* Material for the task *
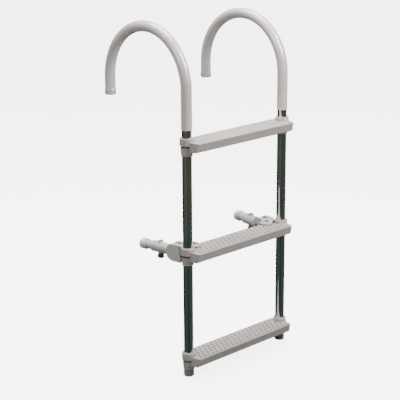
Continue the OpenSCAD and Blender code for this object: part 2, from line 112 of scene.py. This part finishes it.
class Graph:
    """A short way to write a material's node tree."""

    def __init__(self, name):
        self.material = bpy.data.materials.new(name)
        self.material.use_nodes = True
        self.tree = self.material.node_tree
        self.shader = self.tree.nodes["Principled BSDF"]

    def node(self, kind, **settings):
        made = self.tree.nodes.new(kind)
        for key, value in settings.items():
            setattr(made, key, value)
        return made

    def link(self, source, target):
        self.tree.links.new(source, target)

    def position(self, scale=(1, 1, 1)):
        """Object coordinates in metres, stretched by scale."""
        coordinates = self.node("ShaderNodeTexCoord")
        mapping = self.node("ShaderNodeMapping")
        mapping.inputs["Scale"].default_value = scale
        self.link(coordinates.outputs["Object"], mapping.inputs["Vector"])
        return mapping.outputs["Vector"]

    def noise(self, scale, detail=3.0, stretch=(1, 1, 1), distortion=0.0):
        made = self.node("ShaderNodeTexNoise")
        made.inputs["Scale"].default_value = scale
        made.inputs["Detail"].default_value = detail
        made.inputs["Distortion"].default_value = distortion
        self.link(self.position(stretch), made.inputs["Vector"])
        return made.outputs["Fac"]

    def spread(self, value, low, high, start=0.3, end=0.7):
        """Maps a texture value from start..end to low..high."""
        made = self.node("ShaderNodeMapRange")
        made.inputs["From Min"].default_value = start
        made.inputs["From Max"].default_value = end
        made.inputs["To Min"].default_value = low
        made.inputs["To Max"].default_value = high
        self.link(value, made.inputs["Value"])
        return made.outputs["Result"]

    def mix(self, factor, first, second):
        """A colour between first and second; each is a colour or a socket."""
        made = self.node("ShaderNodeMix", data_type="RGBA")
        self.link(factor, made.inputs["Factor"])
        for value, socket in ((first, made.inputs[6]), (second, made.inputs[7])):
            if isinstance(value, bpy.types.NodeSocket):
                self.link(value, socket)
            else:
                socket.default_value = (*value, 1)
        return made.outputs[2]

    def patches(self, scale, detail):
        """A soft mask from 0 to 1."""
        return self.spread(self.noise(scale, detail), 0, 1)

    def soft_edges(self, radius):
        """The surface normal, with every hard edge rounded off."""
        made = self.node("ShaderNodeBevel", samples=6)
        made.inputs["Radius"].default_value = radius
        return made.outputs["Normal"]

    def bump(self, height, strength, distance, below=None):
        made = self.node("ShaderNodeBump")
        made.inputs["Strength"].default_value = strength
        made.inputs["Distance"].default_value = distance
        self.link(height, made.inputs["Height"])
        if below:
            self.link(below, made.inputs["Normal"])
        return made.outputs["Normal"]

    def hollows(self, distance, low=0.35, high=0.9):
        """1 in corners and pockets, 0 on open surfaces."""
        made = self.node("ShaderNodeAmbientOcclusion", samples=8)
        made.inputs["Distance"].default_value = distance
        return self.spread(made.outputs["AO"], 1.0, 0.0, low, high)

    def height_or_slope(self, output, operation, value):
        """1 where the height (Position) or the upward slope (True Normal) is past a value."""
        geometry = self.node("ShaderNodeNewGeometry")
        split = self.node("ShaderNodeSeparateXYZ")
        self.link(geometry.outputs[output], split.inputs[0])
        test = self.node("ShaderNodeMath", operation=operation)
        self.link(split.outputs["Z"], test.inputs[0])
        test.inputs[1].default_value = value
        return test.outputs[0]

    def below(self, height):
        return self.height_or_slope("Position", "LESS_THAN", height)

    def floors_below(self, height):
        """1 on surfaces that face up and lie below a height, such as the pockets' floors."""
        both = self.node("ShaderNodeMath", operation="MULTIPLY")
        self.link(self.below(height), both.inputs[0])
        self.link(self.height_or_slope("True Normal", "GREATER_THAN", FACING_UP), both.inputs[1])
        return both.outputs[0]

    def feed(self, value, name):
        """Links a socket to one of the shader's inputs."""
        self.link(value, self.shader.inputs[name])

    def set(self, **values):
        names = {"coat": "Coat Weight", "coat_roughness": "Coat Roughness", "metallic": "Metallic",
                 "specular": "Specular IOR Level", "roughness": "Roughness"}
        for key, value in values.items():
            self.shader.inputs[names[key]].default_value = value


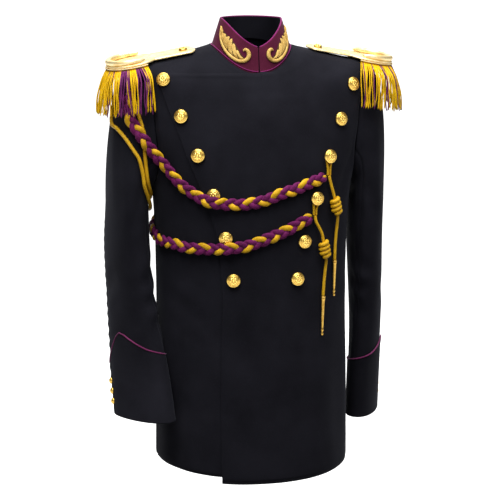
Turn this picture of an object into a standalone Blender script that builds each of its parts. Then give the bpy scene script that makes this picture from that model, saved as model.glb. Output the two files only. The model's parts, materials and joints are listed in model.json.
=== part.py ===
"""Double-breasted dress tunic, worn and hollow, with epaulettes and a plaited shoulder cord.

The front of the coat faces -Y, the wearer's left is +X and +Z is up. The origin is the middle of
the neck seam, where the wearer's neck and shoulders hold the coat up. Lengths are in metres.
Every cloth panel is a grid of points on one smooth body or sleeve form, given a wall inwards.
"""
import math
from collections import namedtuple

import bmesh
import bpy
import numpy as np
from mathutils import Matrix, Vector

# Driving sizes ---------------------------------------------------------------------------------
CLOTH = 0.0022              # wall of the wool cloth with its canvas
SEAM = 0.0003               # gap between pieces that are sewn or laid together
LAP_GAP = 0.0006            # air between the two fronts where they lap
LAP_TOP_AIR = 0.0012        # and more of it along the lap's loose top edge
COLLAR_PLY = 0.0014         # each ply of the stand collar
CUFF_PLY = 0.0014           # turned-back cuff over the sleeve end
CUFF_AIR = 0.0004           # slack between the cuff and the sleeve inside it
LAP_TOP_Z = -0.043          # straight top edge of the lapping front
UNDER_LAP_TOP_Z = -0.053    # and of the hidden part of the front beneath it
PIPING_RADIUS = 0.0013
PIPING_RISE = 0.0022        # piping's middle above the cuff edge that it finishes
BUTTON_RADIUS = 0.0120
BUTTON_HEIGHT = 0.0075
BUTTON_SHANK = 0.0010       # height of a button's back over the cloth
LOOP_SHANK = 0.0052         # and of the two that carry a cord loop
SHANK_RADIUS = 0.0025
SEAT = 0.0005               # air under a shank or a cord, for the slight hollows of the cloth
CUFF_BUTTON_RADIUS = 0.0055
CUFF_BUTTON_HEIGHT = 0.0045
PLAIT_WIDTH = 0.0215
PLAIT_THICKNESS = 0.0100
CORD_RADIUS = 0.0032        # plain gold cord
LOOP_RADIUS = 0.0020        # thin loop over a button
TAG_RADIUS = 0.0026         # hanging cord above its metal tag

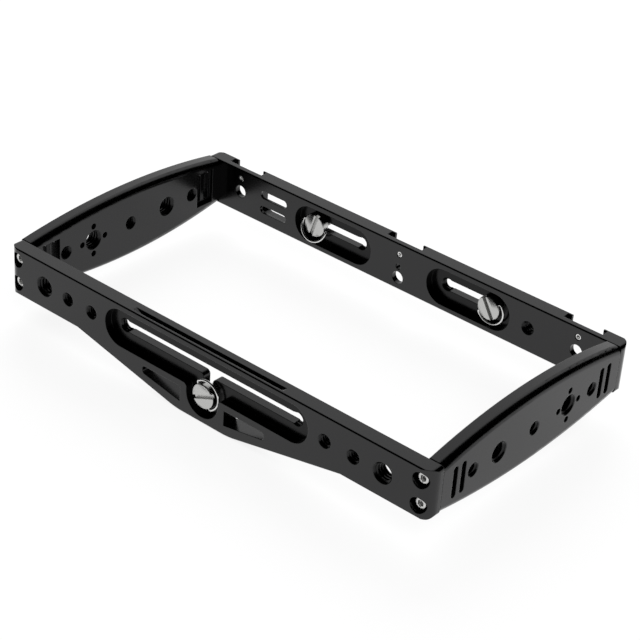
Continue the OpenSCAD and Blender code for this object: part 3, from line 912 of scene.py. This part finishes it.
# Screw slots: depth of the recess over them, distance of their tapped ends from the middle, half width
FRONT_RECESS = 3.8 * MM
REAR_RECESS = 4.1 * MM
FRONT_SLOT_END = 50.3 * MM
REAR_SLOT_END = 26.1 * MM
SLOT_HALF = 2.8 * MM

# Thumb screws: node, screw body, bail, middle of the head's seat, and direction and tilt of the bail
# in degrees
FRONT_SEAT = (0, FRONT_Y + FRONT_RECESS, -11.8 * MM)
REAR_LEFT_SEAT = (-53.0 * MM, REAR_INNER_Y + REAR_RECESS, 0)
REAR_RIGHT_SEAT = (52.0 * MM, REAR_INNER_Y + REAR_RECESS, 0)
SCREWS = (
    ("front_thumb_screw", "front_screw", "front_bail", FRONT_SEAT, 34, 2),
    ("rear_left_thumb_screw", "rear_left_screw", "rear_left_bail", REAR_LEFT_SEAT, -104, -18),
    ("rear_right_thumb_screw", "rear_right_screw", "rear_right_bail", REAR_RIGHT_SEAT, -56, 2),
)

# Corner and stop screws
CORNER_TIP = 0.25 * MM
CORNER_HEAD_FACETS = 96
CORNER_THREAD_FACETS = 40
STOP_FACETS = 72


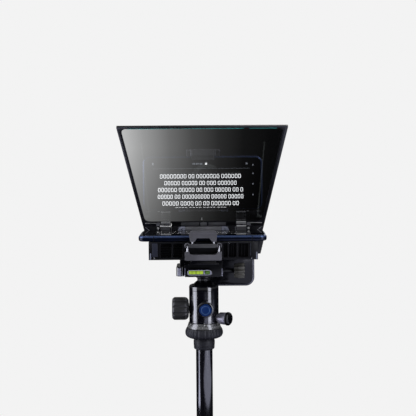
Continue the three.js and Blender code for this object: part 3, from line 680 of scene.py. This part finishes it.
# ---------------------------------------------------------------- housing and deck
def make_housing():
    for name in ("base_housing", "phone_deck", "rear_wall", "side_bracket_left", "side_bracket_right"):
        dress(name, "matt", 0.5)
    dress("front_panel", "panel", 0.5)
    dress("rear_stop", "stop", 0.45)
    for side in ("left", "right"):
        dress(f"hinge_leaf_{side}", "leaf", 0.2)
        dress(f"hinge_pin_{side}", "leaf", 0.2)

    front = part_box("front_panel")[0][1] / MM
    details = Form()
    for x0, x1 in ((-53.6, -40.4), (-37.6, -26.4)):
        for z in (-26.6 + 2.1 * k for k in range(7)):
            details.box(DECK, (x0, front + 2.4, z), (x1, front + 5.9, z + 0.55))
    for x0, x1 in ((25.3, 29.7), (32.3, 40.7), (43.8, 55.7)):
        ribs = 1 + int((x1 - x0) // 4)
        for k in range(1, ribs):
            x = x0 + (x1 - x0) * k / ribs
            details.box(DECK, (x - 0.3, front + 2.6, -27.7), (x + 0.3, front + 5.9, -10.8))
    details.piece("panel_ribs", "prompter", "black_plastic", ["panel"])

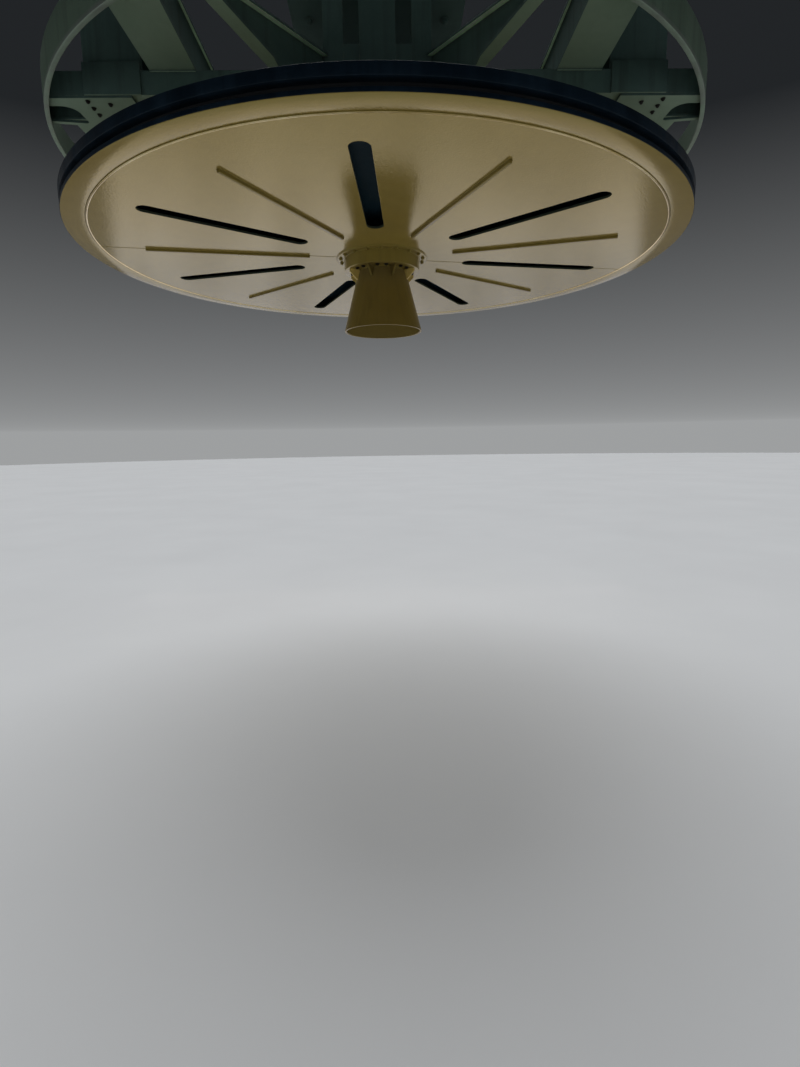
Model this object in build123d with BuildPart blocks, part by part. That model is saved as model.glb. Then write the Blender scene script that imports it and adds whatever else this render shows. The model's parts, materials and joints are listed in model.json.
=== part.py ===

* Short exercise *
In the listing above, locate the line containing "Turn this picture" and the line containing "plaited shoulder cord.", then transcribe both and every line between them verbatim.

* Full solution *
Turn this picture of an object into a standalone Blender script that builds each of its parts. Then give the bpy scene script that makes this picture from that model, saved as model.glb. Output the two files only. The model's parts, materials and joints are listed in model.json.
=== part.py ===
"""Double-breasted dress tunic, worn and hollow, with epaulettes and a plaited shoulder cord.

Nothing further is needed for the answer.